Schilling’s Surrey-based, seven-branch credit union, which has about $900 million in assets under management, has more than 17,000 members, including 150 that are cannabis-sector companies.

“As a credit union, were owned by our members they’re the boss,” he told BIV. “It's part of my job as the CEO to advocate for those issues that impact our members.”

When Canada legalized cannabis five years ago this month, executives in the newly legal cannabis sector started looking for banks that would accept their business accounts.

The big banks tended to shun the ventures.

Representatives at the Royal Bank of Canada (TSX, NYSE:RY) and Toronto-Dominion Bank (TSX, NYSE:TD) told BIV in separate emailed statements in early 2019 that their institutions’ policies were evolving, and that they would assess whether to accept cannabis-sector businesses as clients on a case-by-case basis.

Bank of Montreal (TSX, NYSE:BMO) and the Canadian Imperial Bank of Commerce (TSX, NYSE:CM) continued to turn away cannabis-sector executives who asked to open business bank account.

Cannabis sector companies continue to think that big banks are discriminating against them, which is why they launched a potential class-action lawsuit against Desjardins Federation, National Bank, Royal Bank, Bank of Montreal, TD Bank, and CIBC earlier this year

The choice for many in the early years of cannabis legalization was to go to a small credit union on Commercial Drive known as CCEC Credit Union, which last year merged with Community Savings Credit Union.

“Our board and our leadership team sort of made the decision that we were going to bank these businesses as they're legal in Canada now and they're part of our community,” Schilling said.

“We didn't really realize at the time that the rest of the financial-services industry was going to, really, turn its back on legal cannabis. So we found ourselves being the flagbearer, if you like, for fair treatment of this industry.”

Schilling’s Ottawa trip was with the Canadian Cannabis Council for an event called Grass on the Hill, which took place Oct. 16 through Oct. 18 to coincide with the fifth anniversary of Canada legalizing cannabis for adult use, on Oct. 17.

More than 100 people took part at the summit, where they heard panel presentations and networked with political staff.

Schilling delivered a keynote address.

He wants four key changes to make the sector more stable.

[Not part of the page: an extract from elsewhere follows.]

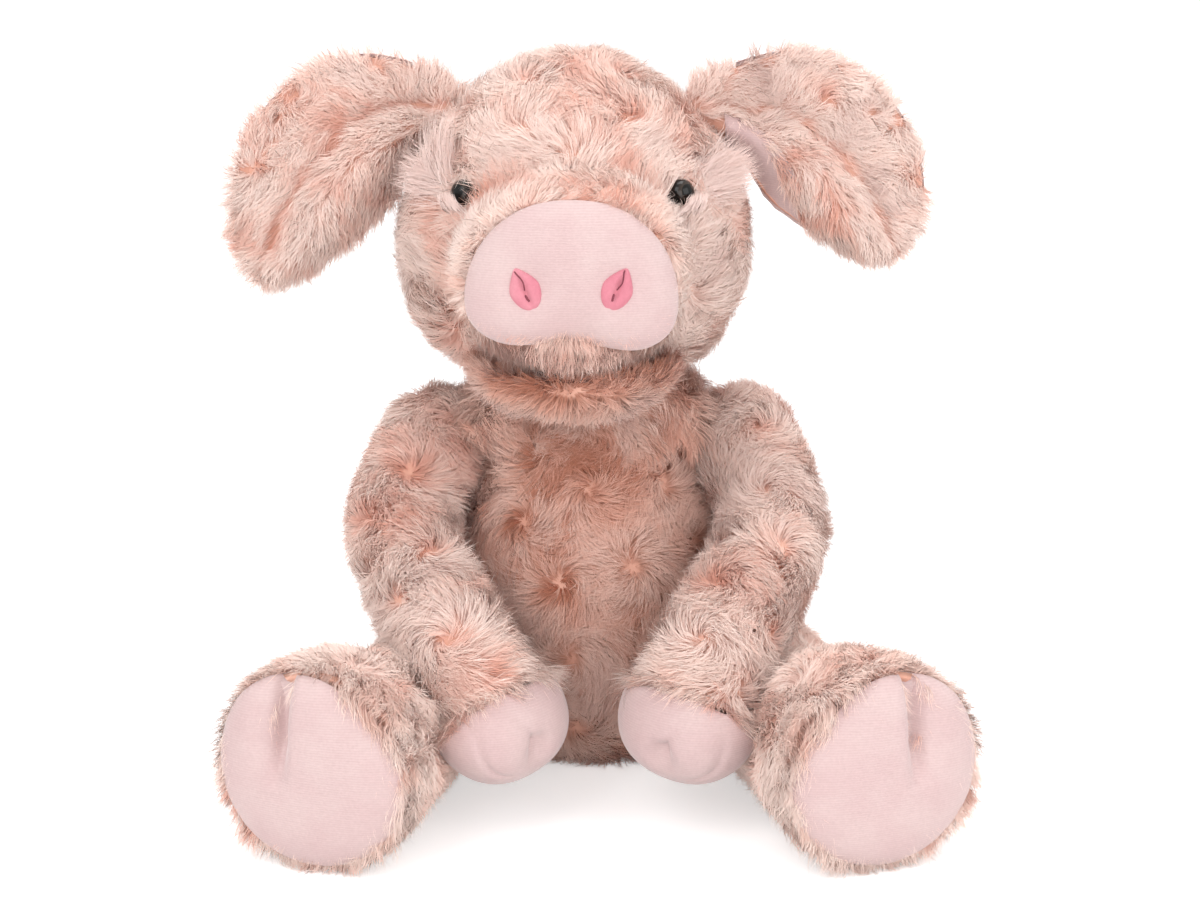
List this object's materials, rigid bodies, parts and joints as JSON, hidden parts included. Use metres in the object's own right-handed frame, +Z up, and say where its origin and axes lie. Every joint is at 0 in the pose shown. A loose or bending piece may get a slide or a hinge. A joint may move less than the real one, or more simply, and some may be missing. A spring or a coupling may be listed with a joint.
{
  "type": "plush pig",
  "caption": "Seated stuffed toy pig in curly fur, with a velour snout, hanging ears, hoof caps and soles, on seams that swing.",
  "frame": {"origin": "middle of the flat seat under the torso, on the surface it sits on", "axes": "+Z up, -Y the way the pig faces, +X towards the pig's own left"},
  "size_m": [0.2943, 0.2745, 0.296],
  "materials": {
    "fur": "long curly pile, mottled cream, peach and taupe",
    "velour": "short soft nap",
    "nostril_pink": "short soft nap",
    "mouth_lining": "matte",
    "long_pile": "long straight pile",
    "eye_gloss": "glossy black with a silver grey iris",
    "washer_plastic": "plain moulded",
    "filling": "loose fibre",
    "bead_bag": "plain weave"
  },
  "bodies": {
    "torso": {"torso_cover": "fur", "torso_stuffing": "filling", "seat_bead_bag": "bead_bag"},
    "neck": {"neck_wad": "filling"},
    "head": {"head_cover": "fur", "head_stuffing": "filling", "muzzle": "fur", "snout": "velour", "nostril_l": "nostril_pink", "nostril_r": "nostril_pink", "jaw": "fur", "mouth_lining": "mouth_lining", "eye_l": "eye_gloss", "eye_r": "eye_gloss", "eye_washer_l": "washer_plastic", "eye_washer_r": "washer_plastic", "brow_tuft_l": "long_pile", "brow_tuft_r": "long_pile"},
    "ear_left": {"ear_l": "fur", "ear_lining_l": "velour"},
    "ear_right": {"ear_r": "fur", "ear_lining_r": "velour"},
    "arm_left": {"arm_cover_l": "fur", "arm_stuffing_l": "filling", "hand_l": "velour"},
    "arm_right": {"arm_cover_r": "fur", "arm_stuffing_r": "filling", "hand_r": "velour"},
    "leg_left": {"leg_cover_l": "fur", "leg_stuffing_l": "filling", "sole_l": "velour"},
    "leg_right": {"leg_cover_r": "fur", "leg_stuffing_r": "filling", "sole_r": "velour"},
    "tail": {"tail": "velour"}
  },
  "joints": [
    {"name": "neck_turn", "type": "hinge", "parent": "torso", "child": "neck", "pos_m": [-0.005, -0.0098, 0.13], "axis": [0, 0, 1], "range_deg": [-25, 25]},
    {"name": "head_nod", "type": "hinge", "parent": "neck", "child": "head", "pos_m": [-0.005, -0.0098, 0.13], "axis": [-1, 0, 0], "range_deg": [-12, 10]},
    {"name": "ear_lift_l", "type": "hinge", "parent": "head", "child": "ear_left", "pos_m": [0.0505, -0.012, 0.271], "axis": [0, -1, 0], "range_deg": [0, 40], "stiffness_Nm_per_rad": 0.01},
    {"name": "ear_lift_r", "type": "hinge", "parent": "head", "child": "ear_right", "pos_m": [-0.0695, -0.012, 0.271], "axis": [0, 1, 0], "range_deg": [0, 40], "stiffness_Nm_per_rad": 0.01},
    {"name": "shoulder_l", "type": "hinge", "parent": "torso", "child": "arm_left", "pos_m": [0.06066, -0.01047, 0.128], "axis": [-1, 0, 0], "range_deg": [0, 40]},
    {"name": "shoulder_r", "type": "hinge", "parent": "torso", "child": "arm_right", "pos_m": [-0.06866, -0.01047, 0.128], "axis": [-1, 0, 0], "range_deg": [0, 40]},
    {"name": "hip_l", "type": "hinge", "parent": "torso", "child": "leg_left", "pos_m": [0.058, -0.02, 0.0335], "axis": [0, 0, 1], "range_deg": [0, 30]},
    {"name": "hip_r", "type": "hinge", "parent": "torso", "child": "leg_right", "pos_m": [-0.058, -0.02, 0.0335], "axis": [0, 0, -1], "range_deg": [0, 30]},
    {"name": "tail_swing", "type": "hinge", "parent": "torso", "child": "tail", "pos_m": [-0.00156, 0.0672, 0.05], "axis": [1, 0, 0], "range_deg": [-15, 15], "stiffness_Nm_per_rad": 0.01}
  ]
}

One change is to alter the way excise taxes are levied, because the flat-rate tax of $1 per gram is significantly higher in percentage terms than originally intended. The tax was meant to be approximately 10 per cent, because the expectation was that grams of cannabis would cost $10. With grams now selling for $4, the tax is often around 25 per cent. BIV has covered cannabis sector executives similarly arguing that this tax is unfair.

Another change desired is for Ottawa to kill the need for licensed producers to put stamps on products. The expensive stamp system is complex, because each province has a different stamp.

“We should be no longer sort of licking, or sticking, stamps onto products,” he said. “It should be digital ways to make sure that excise has been paid.”

A third key change Schilling wants is for Ottawa to eliminate its 2.3-per-cent fee that is tallied on corporate revenue and not profit.

“No good tax theory says that you should tax the top line income,” he said. “It should always be on profits. So this is an additional stealth tax that the industry is facing.”

Finally, Schilling wants Ottawa to increase the amount of THC (the active ingredient, Tetrahydrocannabinol) allowed in edibles to 100 milligrams from 10 milligrams because the current low limit is encouraging customers to go to illicit vendors.

Making the changes will make the industry stronger, he said, and that is in the interest of business, government and his own credit union.